═════ Collected data
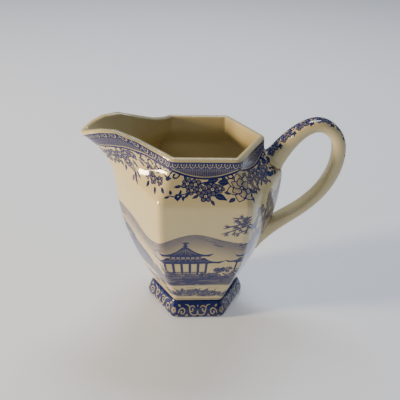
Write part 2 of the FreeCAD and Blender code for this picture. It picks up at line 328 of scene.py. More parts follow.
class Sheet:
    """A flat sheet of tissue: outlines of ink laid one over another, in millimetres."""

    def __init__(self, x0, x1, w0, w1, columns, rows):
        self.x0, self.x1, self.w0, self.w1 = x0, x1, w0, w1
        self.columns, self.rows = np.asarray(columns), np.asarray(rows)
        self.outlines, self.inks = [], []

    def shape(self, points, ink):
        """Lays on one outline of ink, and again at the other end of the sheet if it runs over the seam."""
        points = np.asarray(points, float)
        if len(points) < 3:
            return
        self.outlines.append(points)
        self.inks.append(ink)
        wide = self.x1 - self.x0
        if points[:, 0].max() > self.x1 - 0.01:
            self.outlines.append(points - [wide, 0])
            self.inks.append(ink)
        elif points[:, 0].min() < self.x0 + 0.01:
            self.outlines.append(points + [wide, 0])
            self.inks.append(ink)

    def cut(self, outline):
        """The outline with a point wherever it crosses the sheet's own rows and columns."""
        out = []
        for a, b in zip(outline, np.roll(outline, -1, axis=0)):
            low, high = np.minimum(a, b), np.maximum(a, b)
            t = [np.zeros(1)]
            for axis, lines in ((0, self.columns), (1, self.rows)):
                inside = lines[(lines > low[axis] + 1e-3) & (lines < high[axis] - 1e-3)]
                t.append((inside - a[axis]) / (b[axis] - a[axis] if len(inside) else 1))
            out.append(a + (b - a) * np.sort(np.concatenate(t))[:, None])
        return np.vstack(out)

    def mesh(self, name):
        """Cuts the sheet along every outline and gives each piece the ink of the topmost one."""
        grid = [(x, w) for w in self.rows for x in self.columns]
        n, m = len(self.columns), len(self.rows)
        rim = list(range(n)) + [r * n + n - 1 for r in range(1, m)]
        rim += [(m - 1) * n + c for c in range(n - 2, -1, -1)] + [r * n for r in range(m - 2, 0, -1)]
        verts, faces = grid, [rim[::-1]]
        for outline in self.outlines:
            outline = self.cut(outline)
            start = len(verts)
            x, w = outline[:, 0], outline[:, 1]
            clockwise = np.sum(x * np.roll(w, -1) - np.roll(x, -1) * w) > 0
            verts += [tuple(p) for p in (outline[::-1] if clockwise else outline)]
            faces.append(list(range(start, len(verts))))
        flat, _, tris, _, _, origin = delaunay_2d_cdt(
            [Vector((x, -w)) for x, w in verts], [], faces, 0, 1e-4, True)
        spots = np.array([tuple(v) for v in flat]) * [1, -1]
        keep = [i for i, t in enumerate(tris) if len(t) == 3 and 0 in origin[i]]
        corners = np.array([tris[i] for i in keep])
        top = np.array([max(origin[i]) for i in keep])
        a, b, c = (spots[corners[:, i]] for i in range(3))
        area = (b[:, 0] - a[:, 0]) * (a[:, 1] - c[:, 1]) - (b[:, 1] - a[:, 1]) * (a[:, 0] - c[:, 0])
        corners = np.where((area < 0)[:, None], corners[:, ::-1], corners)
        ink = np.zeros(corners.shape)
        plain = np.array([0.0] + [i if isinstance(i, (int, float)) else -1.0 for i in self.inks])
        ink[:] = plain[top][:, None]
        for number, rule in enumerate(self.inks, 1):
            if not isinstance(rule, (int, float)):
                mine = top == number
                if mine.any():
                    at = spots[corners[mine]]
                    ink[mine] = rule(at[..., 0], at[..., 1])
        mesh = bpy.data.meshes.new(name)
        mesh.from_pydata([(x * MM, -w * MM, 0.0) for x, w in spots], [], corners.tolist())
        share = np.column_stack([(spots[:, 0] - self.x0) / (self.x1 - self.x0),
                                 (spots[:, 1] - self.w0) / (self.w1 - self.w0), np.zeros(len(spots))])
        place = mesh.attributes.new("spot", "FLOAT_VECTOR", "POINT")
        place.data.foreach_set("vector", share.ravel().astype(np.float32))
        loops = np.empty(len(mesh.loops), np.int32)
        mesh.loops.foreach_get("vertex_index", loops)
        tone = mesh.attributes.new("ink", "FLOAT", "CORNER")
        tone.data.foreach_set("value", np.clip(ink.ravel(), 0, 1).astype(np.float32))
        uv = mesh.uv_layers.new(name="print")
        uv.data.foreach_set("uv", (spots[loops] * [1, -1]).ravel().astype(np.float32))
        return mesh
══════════
Written request: Exactly as they stand, set down the lines from the top of the data through the line with "self.outlines, self.inks = [], []".

Correct result:
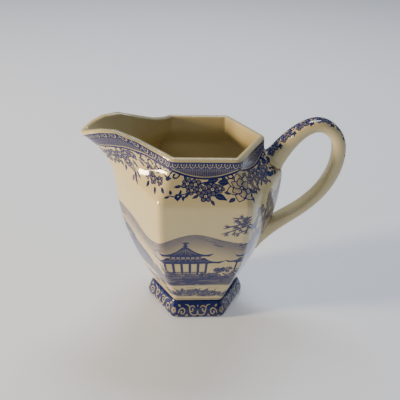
Write part 2 of the FreeCAD and Blender code for this picture. It picks up at line 328 of scene.py. More parts follow.
class Sheet:
    """A flat sheet of tissue: outlines of ink laid one over another, in millimetres."""

    def __init__(self, x0, x1, w0, w1, columns, rows):
        self.x0, self.x1, self.w0, self.w1 = x0, x1, w0, w1
        self.columns, self.rows = np.asarray(columns), np.asarray(rows)
        self.outlines, self.inks = [], []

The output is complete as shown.